Dahlia Lithwick: I think Glenn Greenwald makes that argument this morning when he talks about what this means to those who have been denied this right.


June Thomas: Is there any way this moves from “I’ve had a change of heart, this group of people shouldn’t be excluded from a rights and responsibilities-conferring institution that is open to others” to “I’m going to repeal DOMA”? That’s when it starts to count.

Will Saletan: Don’t you think DOMA will be the last thing to fall? Politicians aren’t exactly brave. At some point, changes in the culture, public opinion, and state policies will make DOMA so obviously antiquated that they’ll take it down. No?

Dahlia Lithwick: ‎That cuts against the Cory Booker argument, right? That civil rights questions should never be decided by popular vote?

Will Saletan: Yeah, I disagree with Booker. With apologies to my liberal friends, I think liberals have a facile habit of declaring this or that to be an obvious issue of civil rights (similar to declaring religion or morality obviously irrelevant). In truth, our notions of what counts as a civil right are constantly, um, evolving. Shouldn’t we debate that classification as we go? Case in point: Some people think declaring a right to life for the unborn is a civil rights question. Does anyone here think we should roll over and agree that such a policy shouldn’t be subjected to a popular vote?

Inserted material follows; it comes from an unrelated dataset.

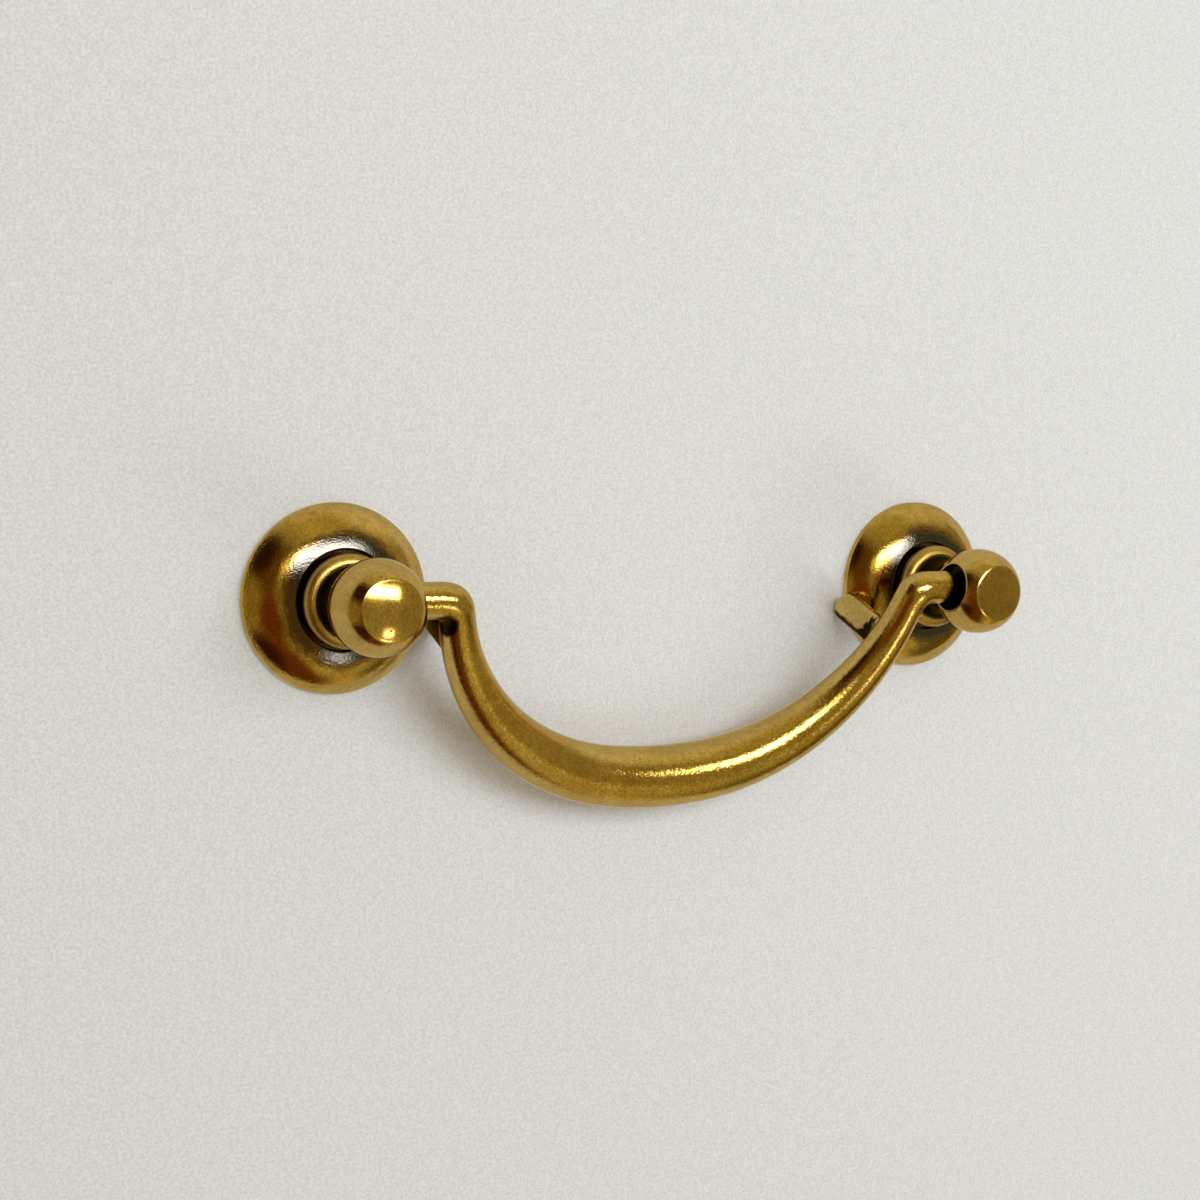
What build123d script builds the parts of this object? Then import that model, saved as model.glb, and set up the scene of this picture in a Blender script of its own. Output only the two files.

June Thomas: The truth is I cannot be rational on this topic. I don’t see it as a philosophical argument, I see it as straight-up discrimination, and I really don’t see why I should have to wait for justice.


Will Saletan: Thanks for the conversation. I have to head out and get back to work now. I can already hear the next politician evolving!

Dahlia Lithwick: Thank you everyone for the great questions and for reading Slate!